Task description => In the records that follow, the lines from the one containing "for corner in" to the one containing "EYE = AIM - AHEAD * STAND_OFF", inclusive, are to be given again exactly.

Scripts that build objects =>
— Start —

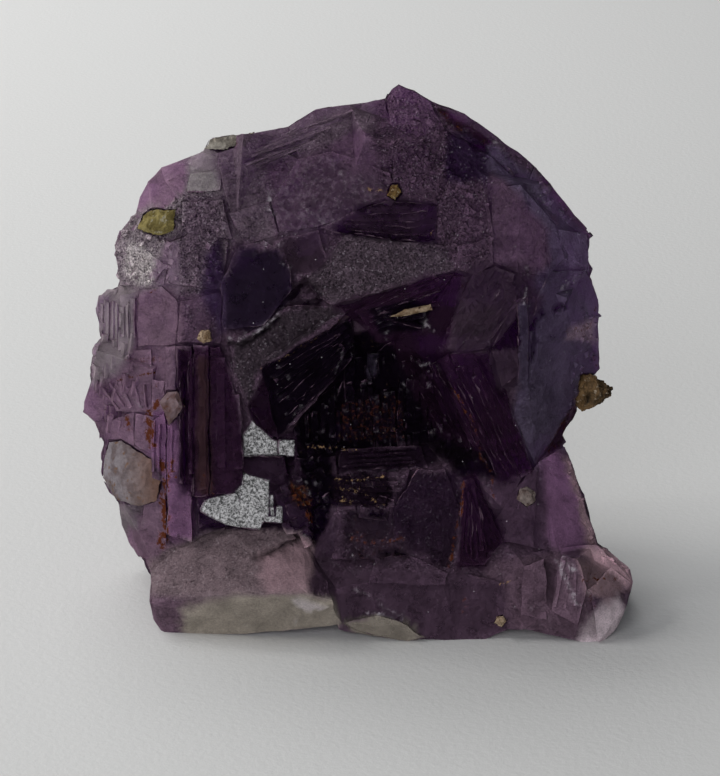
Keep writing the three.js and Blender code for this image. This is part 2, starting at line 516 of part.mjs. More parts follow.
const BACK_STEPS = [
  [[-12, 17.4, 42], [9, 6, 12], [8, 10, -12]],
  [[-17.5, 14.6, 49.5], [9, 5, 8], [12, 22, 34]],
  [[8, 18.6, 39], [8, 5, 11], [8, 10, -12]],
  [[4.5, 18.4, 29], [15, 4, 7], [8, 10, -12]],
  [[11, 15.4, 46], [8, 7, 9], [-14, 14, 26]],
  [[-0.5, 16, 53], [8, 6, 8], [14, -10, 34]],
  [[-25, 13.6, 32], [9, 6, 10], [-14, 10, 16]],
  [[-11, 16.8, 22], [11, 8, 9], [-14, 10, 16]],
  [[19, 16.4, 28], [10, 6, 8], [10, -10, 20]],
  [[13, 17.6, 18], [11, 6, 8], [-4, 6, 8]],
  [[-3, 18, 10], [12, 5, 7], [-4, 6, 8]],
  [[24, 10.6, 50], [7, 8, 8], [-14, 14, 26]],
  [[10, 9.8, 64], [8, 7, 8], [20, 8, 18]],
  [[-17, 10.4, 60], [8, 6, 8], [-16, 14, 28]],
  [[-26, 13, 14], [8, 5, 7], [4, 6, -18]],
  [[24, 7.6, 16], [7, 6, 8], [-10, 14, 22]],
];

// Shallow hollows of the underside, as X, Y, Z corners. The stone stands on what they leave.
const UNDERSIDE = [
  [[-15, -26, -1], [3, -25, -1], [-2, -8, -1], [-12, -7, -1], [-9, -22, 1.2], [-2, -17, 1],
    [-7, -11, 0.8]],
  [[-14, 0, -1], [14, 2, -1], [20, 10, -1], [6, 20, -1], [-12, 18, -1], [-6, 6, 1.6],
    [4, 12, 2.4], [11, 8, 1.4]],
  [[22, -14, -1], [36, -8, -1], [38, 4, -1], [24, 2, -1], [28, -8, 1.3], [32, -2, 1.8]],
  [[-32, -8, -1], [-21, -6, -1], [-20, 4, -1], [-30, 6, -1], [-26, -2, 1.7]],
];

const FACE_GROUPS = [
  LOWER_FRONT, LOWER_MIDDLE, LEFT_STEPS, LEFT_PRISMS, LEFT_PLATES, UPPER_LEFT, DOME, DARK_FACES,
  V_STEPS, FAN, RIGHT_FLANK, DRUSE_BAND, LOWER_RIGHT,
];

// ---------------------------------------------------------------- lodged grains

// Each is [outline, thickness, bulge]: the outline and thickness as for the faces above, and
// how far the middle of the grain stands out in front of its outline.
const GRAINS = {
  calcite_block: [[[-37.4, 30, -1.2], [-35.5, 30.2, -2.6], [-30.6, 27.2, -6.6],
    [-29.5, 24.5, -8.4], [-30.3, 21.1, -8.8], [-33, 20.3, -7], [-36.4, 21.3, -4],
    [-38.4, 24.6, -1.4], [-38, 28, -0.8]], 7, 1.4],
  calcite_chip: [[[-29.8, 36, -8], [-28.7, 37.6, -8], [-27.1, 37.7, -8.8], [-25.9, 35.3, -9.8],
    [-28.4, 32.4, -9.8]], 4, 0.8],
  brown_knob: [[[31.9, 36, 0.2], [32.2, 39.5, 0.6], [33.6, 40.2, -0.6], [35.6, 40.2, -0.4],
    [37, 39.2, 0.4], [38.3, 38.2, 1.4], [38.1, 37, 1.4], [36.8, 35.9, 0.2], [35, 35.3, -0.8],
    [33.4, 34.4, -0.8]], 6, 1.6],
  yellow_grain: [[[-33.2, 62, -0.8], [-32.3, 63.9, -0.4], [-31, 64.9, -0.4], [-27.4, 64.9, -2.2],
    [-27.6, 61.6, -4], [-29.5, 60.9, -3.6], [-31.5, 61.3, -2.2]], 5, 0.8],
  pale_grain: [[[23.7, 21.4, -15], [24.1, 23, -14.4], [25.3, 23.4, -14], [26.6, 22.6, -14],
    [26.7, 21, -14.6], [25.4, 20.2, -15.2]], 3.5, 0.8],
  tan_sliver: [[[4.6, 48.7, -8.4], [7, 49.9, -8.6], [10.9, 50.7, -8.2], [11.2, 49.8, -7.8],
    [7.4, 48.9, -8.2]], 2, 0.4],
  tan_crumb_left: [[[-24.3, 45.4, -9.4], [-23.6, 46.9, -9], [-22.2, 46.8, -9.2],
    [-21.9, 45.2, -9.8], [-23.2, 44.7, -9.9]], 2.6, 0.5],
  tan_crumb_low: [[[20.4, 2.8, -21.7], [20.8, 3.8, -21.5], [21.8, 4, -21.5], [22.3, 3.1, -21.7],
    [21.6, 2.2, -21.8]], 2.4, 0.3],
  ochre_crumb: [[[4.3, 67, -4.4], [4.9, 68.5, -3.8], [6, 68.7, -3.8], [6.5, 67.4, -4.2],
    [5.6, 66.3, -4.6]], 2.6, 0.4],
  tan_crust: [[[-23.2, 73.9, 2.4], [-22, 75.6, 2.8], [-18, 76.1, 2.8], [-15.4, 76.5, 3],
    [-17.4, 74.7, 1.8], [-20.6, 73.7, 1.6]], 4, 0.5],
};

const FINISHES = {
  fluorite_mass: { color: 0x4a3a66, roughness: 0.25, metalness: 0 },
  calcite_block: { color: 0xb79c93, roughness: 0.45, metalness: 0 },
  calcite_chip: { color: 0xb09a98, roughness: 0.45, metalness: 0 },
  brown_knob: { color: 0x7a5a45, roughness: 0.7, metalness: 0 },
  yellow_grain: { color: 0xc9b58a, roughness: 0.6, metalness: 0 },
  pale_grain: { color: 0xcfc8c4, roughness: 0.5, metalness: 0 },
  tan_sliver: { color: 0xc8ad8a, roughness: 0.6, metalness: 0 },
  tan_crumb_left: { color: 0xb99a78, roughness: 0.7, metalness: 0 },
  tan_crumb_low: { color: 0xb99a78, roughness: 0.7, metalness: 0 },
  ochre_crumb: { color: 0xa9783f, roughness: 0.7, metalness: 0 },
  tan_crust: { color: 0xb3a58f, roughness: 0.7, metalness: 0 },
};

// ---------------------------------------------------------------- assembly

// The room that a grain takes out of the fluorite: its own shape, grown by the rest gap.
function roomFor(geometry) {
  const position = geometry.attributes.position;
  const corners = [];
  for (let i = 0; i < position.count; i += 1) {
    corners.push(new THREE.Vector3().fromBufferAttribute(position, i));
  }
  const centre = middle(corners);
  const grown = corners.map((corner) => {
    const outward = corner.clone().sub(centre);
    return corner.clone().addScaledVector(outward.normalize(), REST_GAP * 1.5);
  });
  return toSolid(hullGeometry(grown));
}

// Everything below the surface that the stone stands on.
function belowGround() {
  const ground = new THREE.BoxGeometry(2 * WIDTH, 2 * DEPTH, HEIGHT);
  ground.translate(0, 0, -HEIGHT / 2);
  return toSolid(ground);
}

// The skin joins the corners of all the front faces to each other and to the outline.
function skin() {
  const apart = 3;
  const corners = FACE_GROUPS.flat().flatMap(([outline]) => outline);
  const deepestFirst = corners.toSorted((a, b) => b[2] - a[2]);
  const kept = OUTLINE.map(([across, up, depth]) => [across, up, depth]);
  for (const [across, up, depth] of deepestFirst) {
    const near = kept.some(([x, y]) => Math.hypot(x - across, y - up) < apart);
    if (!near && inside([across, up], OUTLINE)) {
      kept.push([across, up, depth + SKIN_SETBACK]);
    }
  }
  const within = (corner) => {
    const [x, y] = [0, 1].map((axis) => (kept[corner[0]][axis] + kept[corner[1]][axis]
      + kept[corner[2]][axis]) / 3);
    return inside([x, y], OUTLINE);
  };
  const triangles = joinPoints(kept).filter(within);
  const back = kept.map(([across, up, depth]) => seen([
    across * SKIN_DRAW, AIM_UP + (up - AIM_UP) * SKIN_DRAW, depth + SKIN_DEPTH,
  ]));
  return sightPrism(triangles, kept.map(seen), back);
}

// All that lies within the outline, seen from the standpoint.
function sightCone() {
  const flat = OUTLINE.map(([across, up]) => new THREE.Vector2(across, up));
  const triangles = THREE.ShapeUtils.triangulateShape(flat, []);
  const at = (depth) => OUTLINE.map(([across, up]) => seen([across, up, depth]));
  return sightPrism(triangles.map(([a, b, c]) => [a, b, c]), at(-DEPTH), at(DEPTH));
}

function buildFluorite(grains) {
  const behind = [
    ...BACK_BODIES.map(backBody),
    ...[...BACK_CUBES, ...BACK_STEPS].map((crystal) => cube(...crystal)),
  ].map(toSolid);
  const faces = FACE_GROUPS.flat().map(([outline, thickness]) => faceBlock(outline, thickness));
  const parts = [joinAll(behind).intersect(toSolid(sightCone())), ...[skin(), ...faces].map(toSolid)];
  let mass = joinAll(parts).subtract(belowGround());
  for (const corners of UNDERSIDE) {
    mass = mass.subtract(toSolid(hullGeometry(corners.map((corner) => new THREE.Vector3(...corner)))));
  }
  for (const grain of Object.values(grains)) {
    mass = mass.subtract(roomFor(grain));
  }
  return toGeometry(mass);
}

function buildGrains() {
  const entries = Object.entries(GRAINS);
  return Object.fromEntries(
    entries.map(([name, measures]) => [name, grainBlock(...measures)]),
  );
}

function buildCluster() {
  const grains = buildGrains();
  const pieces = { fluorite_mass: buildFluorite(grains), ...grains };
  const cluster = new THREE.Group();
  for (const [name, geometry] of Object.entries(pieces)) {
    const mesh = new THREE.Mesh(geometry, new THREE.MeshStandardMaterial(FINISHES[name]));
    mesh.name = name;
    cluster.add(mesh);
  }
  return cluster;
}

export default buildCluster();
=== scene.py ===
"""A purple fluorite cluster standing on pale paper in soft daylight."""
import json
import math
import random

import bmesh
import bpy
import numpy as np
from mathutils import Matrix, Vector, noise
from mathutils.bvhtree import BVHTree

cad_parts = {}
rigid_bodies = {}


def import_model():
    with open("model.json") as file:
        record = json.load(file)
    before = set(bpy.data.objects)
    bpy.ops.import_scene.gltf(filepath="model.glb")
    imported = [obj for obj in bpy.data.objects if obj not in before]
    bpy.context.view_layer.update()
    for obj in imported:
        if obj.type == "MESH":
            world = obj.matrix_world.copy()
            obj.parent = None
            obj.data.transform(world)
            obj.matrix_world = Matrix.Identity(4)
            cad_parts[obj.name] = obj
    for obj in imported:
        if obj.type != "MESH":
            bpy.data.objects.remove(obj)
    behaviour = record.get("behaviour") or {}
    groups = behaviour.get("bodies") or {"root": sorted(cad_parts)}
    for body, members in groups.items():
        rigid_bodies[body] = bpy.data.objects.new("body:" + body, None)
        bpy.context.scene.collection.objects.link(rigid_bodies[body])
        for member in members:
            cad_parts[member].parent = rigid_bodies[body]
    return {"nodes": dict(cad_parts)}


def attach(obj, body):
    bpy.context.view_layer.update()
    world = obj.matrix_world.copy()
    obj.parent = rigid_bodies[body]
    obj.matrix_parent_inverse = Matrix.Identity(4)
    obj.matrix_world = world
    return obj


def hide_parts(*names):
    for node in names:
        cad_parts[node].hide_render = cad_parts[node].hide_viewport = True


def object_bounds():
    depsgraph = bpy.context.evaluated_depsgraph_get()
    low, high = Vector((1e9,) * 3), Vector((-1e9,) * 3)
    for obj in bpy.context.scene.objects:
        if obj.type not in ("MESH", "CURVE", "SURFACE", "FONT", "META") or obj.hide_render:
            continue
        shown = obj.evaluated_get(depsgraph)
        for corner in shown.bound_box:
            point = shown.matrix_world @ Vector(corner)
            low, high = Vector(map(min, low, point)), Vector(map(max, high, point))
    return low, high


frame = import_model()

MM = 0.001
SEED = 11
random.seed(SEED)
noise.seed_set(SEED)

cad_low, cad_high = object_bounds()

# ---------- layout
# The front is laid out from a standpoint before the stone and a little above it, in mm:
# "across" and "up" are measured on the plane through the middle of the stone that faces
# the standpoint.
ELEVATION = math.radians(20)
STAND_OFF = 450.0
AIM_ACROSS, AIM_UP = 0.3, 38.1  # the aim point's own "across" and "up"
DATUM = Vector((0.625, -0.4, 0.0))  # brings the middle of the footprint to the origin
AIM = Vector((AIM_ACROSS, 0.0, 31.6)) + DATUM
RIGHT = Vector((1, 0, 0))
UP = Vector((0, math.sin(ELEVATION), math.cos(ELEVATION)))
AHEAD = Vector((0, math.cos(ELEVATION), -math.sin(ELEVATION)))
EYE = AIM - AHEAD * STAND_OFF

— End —
— Start —

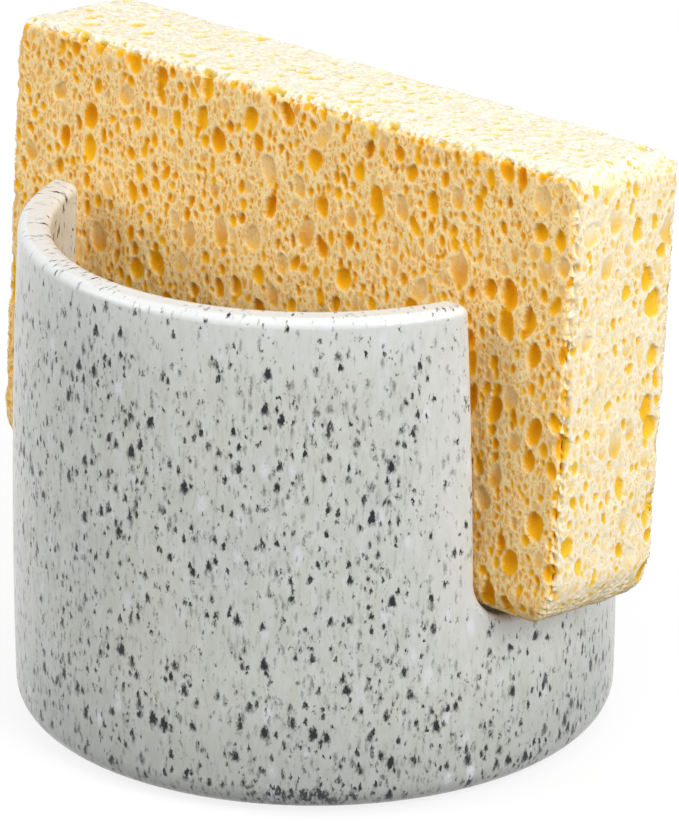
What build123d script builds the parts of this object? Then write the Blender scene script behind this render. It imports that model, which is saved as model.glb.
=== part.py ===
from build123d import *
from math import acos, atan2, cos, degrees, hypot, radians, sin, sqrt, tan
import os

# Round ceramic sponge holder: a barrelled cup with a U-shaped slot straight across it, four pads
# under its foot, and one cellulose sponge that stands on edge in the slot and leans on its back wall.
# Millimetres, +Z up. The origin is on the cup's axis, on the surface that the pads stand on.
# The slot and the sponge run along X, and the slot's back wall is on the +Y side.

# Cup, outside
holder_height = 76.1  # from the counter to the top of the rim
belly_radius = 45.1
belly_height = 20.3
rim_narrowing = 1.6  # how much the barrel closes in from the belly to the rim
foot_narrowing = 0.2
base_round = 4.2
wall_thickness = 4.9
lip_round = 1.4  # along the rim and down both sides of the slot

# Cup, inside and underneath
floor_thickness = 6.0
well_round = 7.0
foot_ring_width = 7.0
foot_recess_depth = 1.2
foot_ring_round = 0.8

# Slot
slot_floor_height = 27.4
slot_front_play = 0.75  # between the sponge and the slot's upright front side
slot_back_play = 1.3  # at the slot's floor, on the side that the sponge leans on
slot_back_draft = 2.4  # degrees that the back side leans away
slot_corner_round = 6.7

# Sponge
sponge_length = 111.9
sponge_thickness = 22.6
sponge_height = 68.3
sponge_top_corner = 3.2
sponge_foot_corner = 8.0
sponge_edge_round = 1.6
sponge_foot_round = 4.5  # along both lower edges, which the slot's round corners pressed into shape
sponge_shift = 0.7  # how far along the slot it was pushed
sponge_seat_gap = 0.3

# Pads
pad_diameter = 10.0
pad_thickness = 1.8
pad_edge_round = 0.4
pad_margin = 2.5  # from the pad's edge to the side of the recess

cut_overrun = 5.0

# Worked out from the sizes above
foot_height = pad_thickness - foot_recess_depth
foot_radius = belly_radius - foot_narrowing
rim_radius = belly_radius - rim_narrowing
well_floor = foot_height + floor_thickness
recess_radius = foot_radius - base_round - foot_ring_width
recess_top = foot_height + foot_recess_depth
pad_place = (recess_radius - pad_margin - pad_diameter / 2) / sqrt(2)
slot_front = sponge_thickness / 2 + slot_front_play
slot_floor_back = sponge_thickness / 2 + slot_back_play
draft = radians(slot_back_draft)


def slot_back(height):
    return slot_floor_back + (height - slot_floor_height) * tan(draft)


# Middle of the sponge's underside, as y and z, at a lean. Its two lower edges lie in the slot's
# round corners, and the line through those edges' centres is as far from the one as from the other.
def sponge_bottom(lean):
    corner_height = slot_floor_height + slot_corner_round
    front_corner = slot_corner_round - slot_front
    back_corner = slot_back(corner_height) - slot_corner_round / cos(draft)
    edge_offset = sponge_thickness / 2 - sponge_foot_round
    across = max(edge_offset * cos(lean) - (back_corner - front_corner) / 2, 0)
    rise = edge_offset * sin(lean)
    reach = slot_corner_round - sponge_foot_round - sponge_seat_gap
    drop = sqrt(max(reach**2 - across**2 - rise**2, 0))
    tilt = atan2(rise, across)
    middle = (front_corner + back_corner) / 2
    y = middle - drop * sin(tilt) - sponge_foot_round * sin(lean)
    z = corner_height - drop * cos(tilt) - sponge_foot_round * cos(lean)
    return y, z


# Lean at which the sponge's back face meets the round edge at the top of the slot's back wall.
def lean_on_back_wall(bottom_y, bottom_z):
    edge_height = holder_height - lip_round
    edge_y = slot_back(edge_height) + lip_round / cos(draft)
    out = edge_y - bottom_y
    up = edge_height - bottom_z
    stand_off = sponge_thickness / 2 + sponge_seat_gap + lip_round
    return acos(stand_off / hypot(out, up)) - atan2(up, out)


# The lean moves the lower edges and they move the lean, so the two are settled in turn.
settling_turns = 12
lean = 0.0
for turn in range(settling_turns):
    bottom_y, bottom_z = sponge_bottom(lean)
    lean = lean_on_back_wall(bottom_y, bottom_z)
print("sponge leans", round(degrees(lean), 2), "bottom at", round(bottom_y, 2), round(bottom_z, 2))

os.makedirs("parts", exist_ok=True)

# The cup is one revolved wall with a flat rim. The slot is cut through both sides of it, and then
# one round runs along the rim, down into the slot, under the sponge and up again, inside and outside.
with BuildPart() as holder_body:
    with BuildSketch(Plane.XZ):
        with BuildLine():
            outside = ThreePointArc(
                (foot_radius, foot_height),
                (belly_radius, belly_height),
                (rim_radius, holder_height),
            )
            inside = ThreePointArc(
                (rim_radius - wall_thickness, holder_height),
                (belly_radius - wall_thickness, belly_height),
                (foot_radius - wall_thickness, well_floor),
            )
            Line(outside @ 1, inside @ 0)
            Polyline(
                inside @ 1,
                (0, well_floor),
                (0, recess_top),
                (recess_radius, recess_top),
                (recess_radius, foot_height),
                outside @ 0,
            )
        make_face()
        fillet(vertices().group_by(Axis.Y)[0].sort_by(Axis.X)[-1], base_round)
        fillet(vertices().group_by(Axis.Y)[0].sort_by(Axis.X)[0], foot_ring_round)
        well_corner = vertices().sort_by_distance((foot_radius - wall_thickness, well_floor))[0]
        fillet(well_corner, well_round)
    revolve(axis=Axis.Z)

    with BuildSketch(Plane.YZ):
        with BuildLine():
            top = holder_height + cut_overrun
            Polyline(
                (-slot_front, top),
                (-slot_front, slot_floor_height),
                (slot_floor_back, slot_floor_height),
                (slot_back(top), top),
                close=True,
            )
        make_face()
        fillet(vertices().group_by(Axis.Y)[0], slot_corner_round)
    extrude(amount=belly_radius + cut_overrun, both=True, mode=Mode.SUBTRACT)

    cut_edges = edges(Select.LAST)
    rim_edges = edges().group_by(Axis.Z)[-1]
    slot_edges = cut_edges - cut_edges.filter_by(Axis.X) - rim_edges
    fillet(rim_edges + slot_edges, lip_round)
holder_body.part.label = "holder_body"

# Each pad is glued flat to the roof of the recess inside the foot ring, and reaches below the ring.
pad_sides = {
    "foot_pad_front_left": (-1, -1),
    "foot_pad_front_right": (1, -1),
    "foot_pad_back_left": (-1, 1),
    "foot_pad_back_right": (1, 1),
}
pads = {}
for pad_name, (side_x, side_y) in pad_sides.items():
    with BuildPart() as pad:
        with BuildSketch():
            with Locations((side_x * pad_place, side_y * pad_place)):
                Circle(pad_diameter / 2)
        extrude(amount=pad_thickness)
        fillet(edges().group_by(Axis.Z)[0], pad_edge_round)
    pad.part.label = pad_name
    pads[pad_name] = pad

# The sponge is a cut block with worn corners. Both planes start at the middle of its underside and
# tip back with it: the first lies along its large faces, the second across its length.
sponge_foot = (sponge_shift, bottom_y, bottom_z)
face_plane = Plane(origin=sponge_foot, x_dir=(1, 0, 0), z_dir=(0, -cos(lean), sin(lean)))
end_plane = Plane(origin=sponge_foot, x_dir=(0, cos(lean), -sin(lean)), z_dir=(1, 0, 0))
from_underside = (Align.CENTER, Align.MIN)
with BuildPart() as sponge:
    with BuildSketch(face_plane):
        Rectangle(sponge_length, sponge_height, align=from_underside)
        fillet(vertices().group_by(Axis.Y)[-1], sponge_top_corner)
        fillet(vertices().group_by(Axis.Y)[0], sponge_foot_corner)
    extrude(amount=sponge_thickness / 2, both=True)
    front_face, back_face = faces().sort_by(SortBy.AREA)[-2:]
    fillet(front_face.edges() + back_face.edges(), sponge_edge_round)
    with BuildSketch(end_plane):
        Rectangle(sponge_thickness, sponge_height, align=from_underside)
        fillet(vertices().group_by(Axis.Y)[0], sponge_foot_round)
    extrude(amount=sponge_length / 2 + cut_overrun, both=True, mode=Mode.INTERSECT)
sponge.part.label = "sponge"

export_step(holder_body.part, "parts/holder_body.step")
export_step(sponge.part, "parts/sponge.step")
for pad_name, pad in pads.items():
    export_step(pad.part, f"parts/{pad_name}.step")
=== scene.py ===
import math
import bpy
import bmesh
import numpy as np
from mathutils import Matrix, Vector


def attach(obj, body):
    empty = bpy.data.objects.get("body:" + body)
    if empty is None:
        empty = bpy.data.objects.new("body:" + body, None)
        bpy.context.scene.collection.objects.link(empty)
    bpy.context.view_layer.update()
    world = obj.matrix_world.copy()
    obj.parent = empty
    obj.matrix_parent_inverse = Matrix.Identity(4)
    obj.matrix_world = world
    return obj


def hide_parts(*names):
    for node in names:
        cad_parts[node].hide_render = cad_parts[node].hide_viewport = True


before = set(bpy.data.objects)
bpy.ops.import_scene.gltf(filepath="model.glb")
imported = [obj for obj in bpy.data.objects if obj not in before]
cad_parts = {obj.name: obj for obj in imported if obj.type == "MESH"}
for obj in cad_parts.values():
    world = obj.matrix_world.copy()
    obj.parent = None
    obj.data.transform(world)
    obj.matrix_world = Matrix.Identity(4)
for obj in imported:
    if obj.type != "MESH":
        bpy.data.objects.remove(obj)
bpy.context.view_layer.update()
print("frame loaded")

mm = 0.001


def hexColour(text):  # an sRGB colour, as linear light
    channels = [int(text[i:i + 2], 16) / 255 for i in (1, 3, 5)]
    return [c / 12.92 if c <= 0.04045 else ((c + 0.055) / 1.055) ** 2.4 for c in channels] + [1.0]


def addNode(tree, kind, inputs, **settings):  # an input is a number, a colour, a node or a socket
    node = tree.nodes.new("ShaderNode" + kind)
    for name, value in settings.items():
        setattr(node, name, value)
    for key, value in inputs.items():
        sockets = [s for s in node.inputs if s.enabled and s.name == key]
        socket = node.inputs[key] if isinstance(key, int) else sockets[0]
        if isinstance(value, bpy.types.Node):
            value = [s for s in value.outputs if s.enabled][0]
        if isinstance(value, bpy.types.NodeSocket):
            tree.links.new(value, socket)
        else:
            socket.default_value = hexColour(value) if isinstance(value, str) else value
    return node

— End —

Answer below =>
        for corner in shown.bound_box:
            point = shown.matrix_world @ Vector(corner)
            low, high = Vector(map(min, low, point)), Vector(map(max, high, point))
    return low, high


frame = import_model()

MM = 0.001
SEED = 11
random.seed(SEED)
noise.seed_set(SEED)

cad_low, cad_high = object_bounds()

# ---------- layout
# The front is laid out from a standpoint before the stone and a little above it, in mm:
# "across" and "up" are measured on the plane through the middle of the stone that faces
# the standpoint.
ELEVATION = math.radians(20)
STAND_OFF = 450.0
AIM_ACROSS, AIM_UP = 0.3, 38.1  # the aim point's own "across" and "up"
DATUM = Vector((0.625, -0.4, 0.0))  # brings the middle of the footprint to the origin
AIM = Vector((AIM_ACROSS, 0.0, 31.6)) + DATUM
RIGHT = Vector((1, 0, 0))
UP = Vector((0, math.sin(ELEVATION), math.cos(ELEVATION)))
AHEAD = Vector((0, math.cos(ELEVATION), -math.sin(ELEVATION)))
EYE = AIM - AHEAD * STAND_OFF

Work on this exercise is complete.